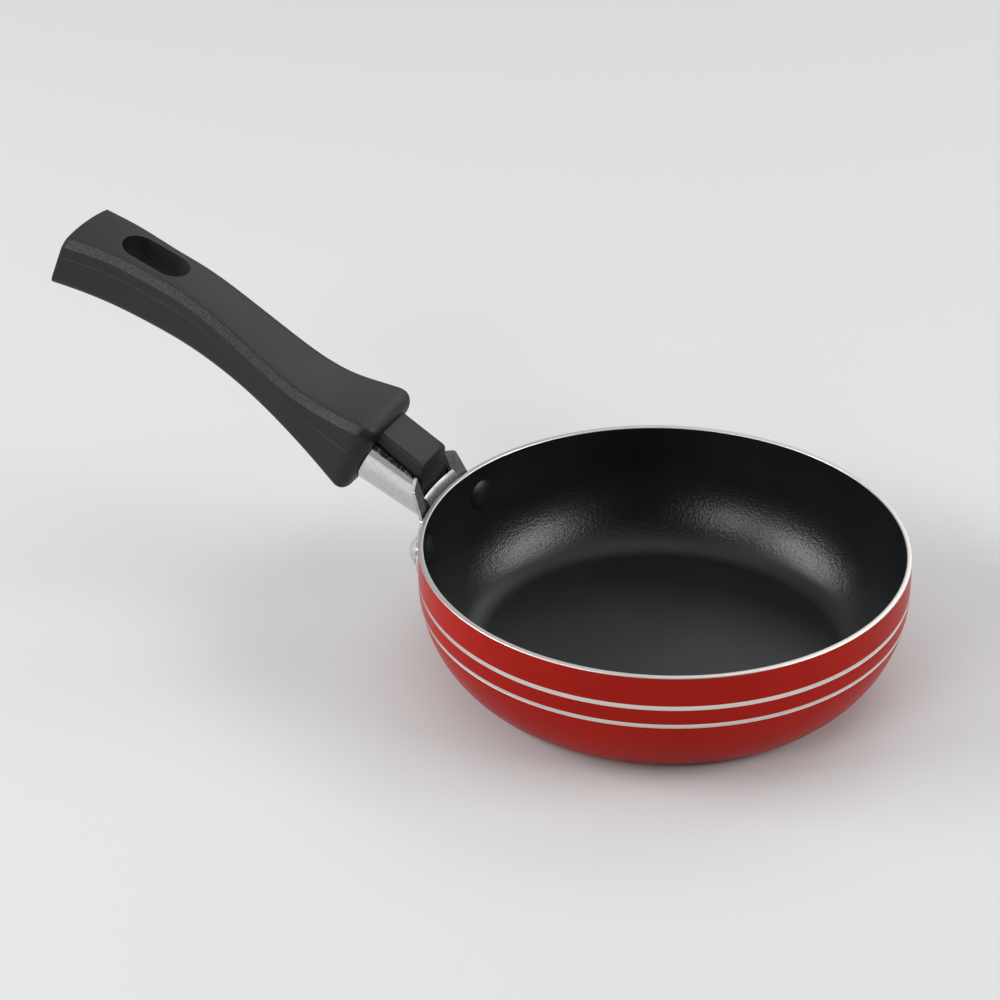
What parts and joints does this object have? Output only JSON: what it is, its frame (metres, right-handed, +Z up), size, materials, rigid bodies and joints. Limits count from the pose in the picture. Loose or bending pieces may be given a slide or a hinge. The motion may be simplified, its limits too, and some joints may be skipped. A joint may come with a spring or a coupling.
{
  "type": "omelette pan",
  "caption": "Small deep non-stick omelette pan with a red lacquered outside, turned bright lines, a riveted chrome bracket and a black waisted handle with a hanging slot.",
  "frame": {"origin": "centre of the pan's base, on the surface that it stands on", "axes": "+Z up along the bowl's axis, -X towards the handle, +Y to the right of a person who looks along the handle from the pan's far side towards the grip's end"},
  "size_m": [0.3391, 0.18, 0.1303],
  "materials": {
    "lacquered_aluminium": "pressed aluminium with glossy red lacquer outside",
    "nonstick": "satin black non-stick coating",
    "bare_aluminium": "machined bare aluminium",
    "chromed_steel": "pressed steel sheet, bright chrome plated",
    "phenolic": "moulded black phenolic, satin, with rough edge bands",
    "plated_steel": "zinc plated",
    "brass": "turned brass"
  },
  "bodies": {
    "root": {"pan_body": "lacquered_aluminium", "rivets": "bare_aluminium", "handle_bracket": "chromed_steel", "handle_grip": "phenolic", "handle_screw": "plated_steel", "threaded_insert": "brass"}
  },
  "joints": []
}
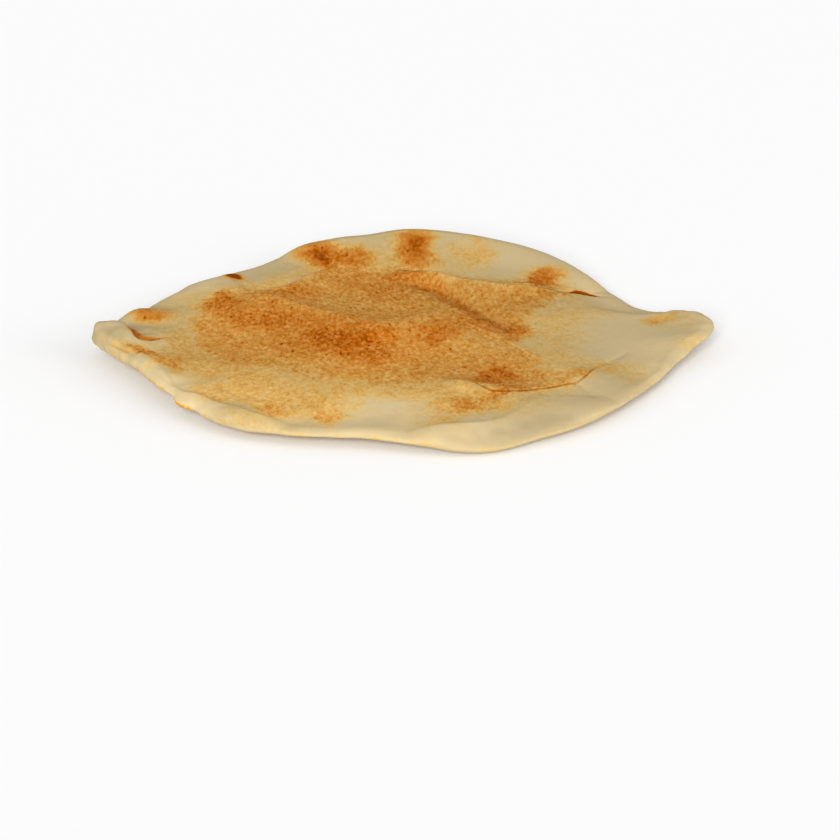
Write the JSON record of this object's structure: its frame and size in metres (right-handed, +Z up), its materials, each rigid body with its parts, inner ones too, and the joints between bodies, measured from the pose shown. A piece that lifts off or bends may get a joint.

============

» **WHAT IS BEING ASKED**
Copy out each record exactly as given, omitting none.

» **SOLUTION FOR THIS TASK**
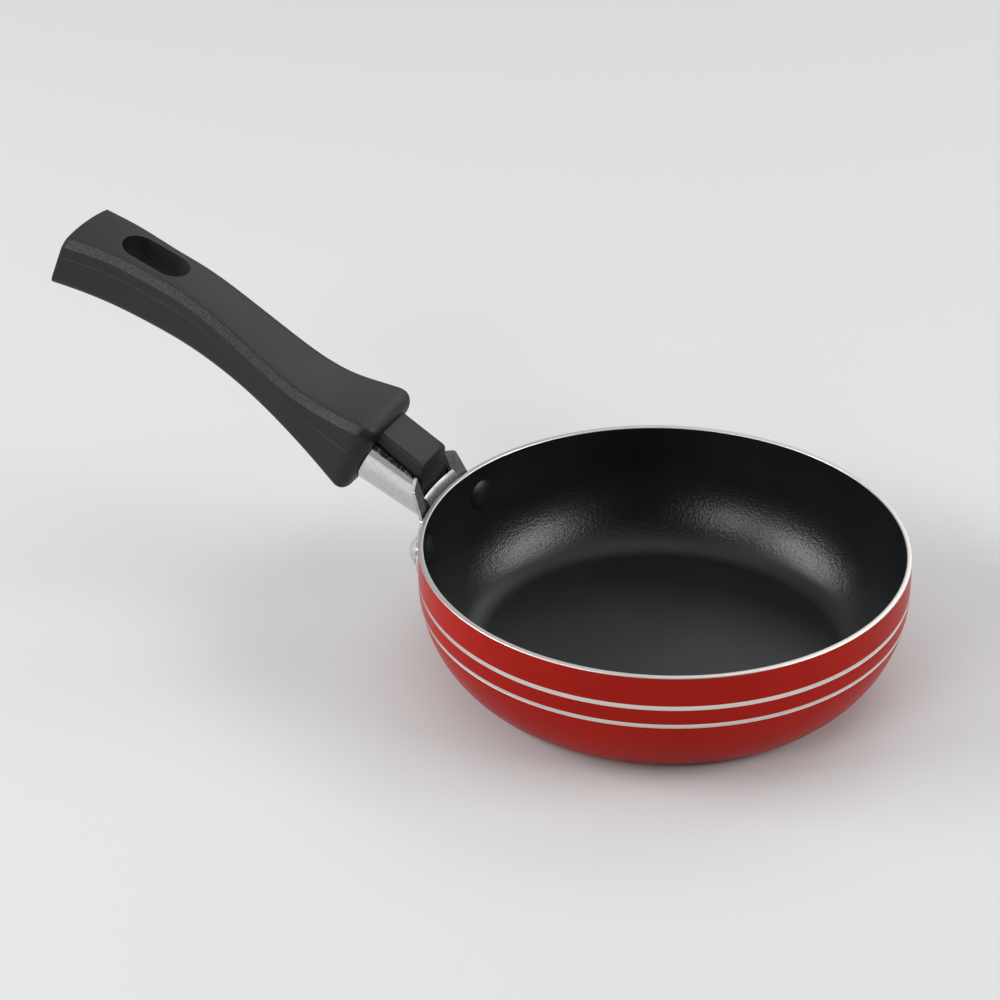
What parts and joints does this object have? Output only JSON: what it is, its frame (metres, right-handed, +Z up), size, materials, rigid bodies and joints. Limits count from the pose in the picture. Loose or bending pieces may be given a slide or a hinge. The motion may be simplified, its limits too, and some joints may be skipped. A joint may come with a spring or a coupling.
{
  "type": "omelette pan",
  "caption": "Small deep non-stick omelette pan with a red lacquered outside, turned bright lines, a riveted chrome bracket and a black waisted handle with a hanging slot.",
  "frame": {"origin": "centre of the pan's base, on the surface that it stands on", "axes": "+Z up along the bowl's axis, -X towards the handle, +Y to the right of a person who looks along the handle from the pan's far side towards the grip's end"},
  "size_m": [0.3391, 0.18, 0.1303],
  "materials": {
    "lacquered_aluminium": "pressed aluminium with glossy red lacquer outside",
    "nonstick": "satin black non-stick coating",
    "bare_aluminium": "machined bare aluminium",
    "chromed_steel": "pressed steel sheet, bright chrome plated",
    "phenolic": "moulded black phenolic, satin, with rough edge bands",
    "plated_steel": "zinc plated",
    "brass": "turned brass"
  },
  "bodies": {
    "root": {"pan_body": "lacquered_aluminium", "rivets": "bare_aluminium", "handle_bracket": "chromed_steel", "handle_grip": "phenolic", "handle_screw": "plated_steel", "threaded_insert": "brass"}
  },
  "joints": []
}
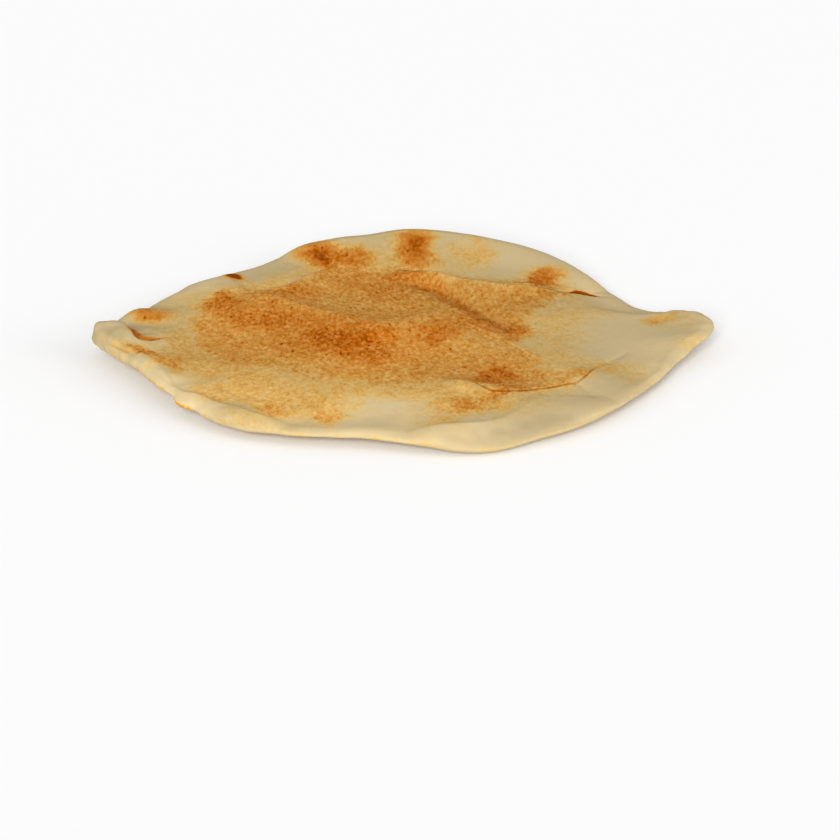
Write the JSON record of this object's structure: its frame and size in metres (right-handed, +Z up), its materials, each rigid body with its parts, inner ones too, and the joints between bodies, measured from the pose shown. A piece that lifts off or bends may get a joint.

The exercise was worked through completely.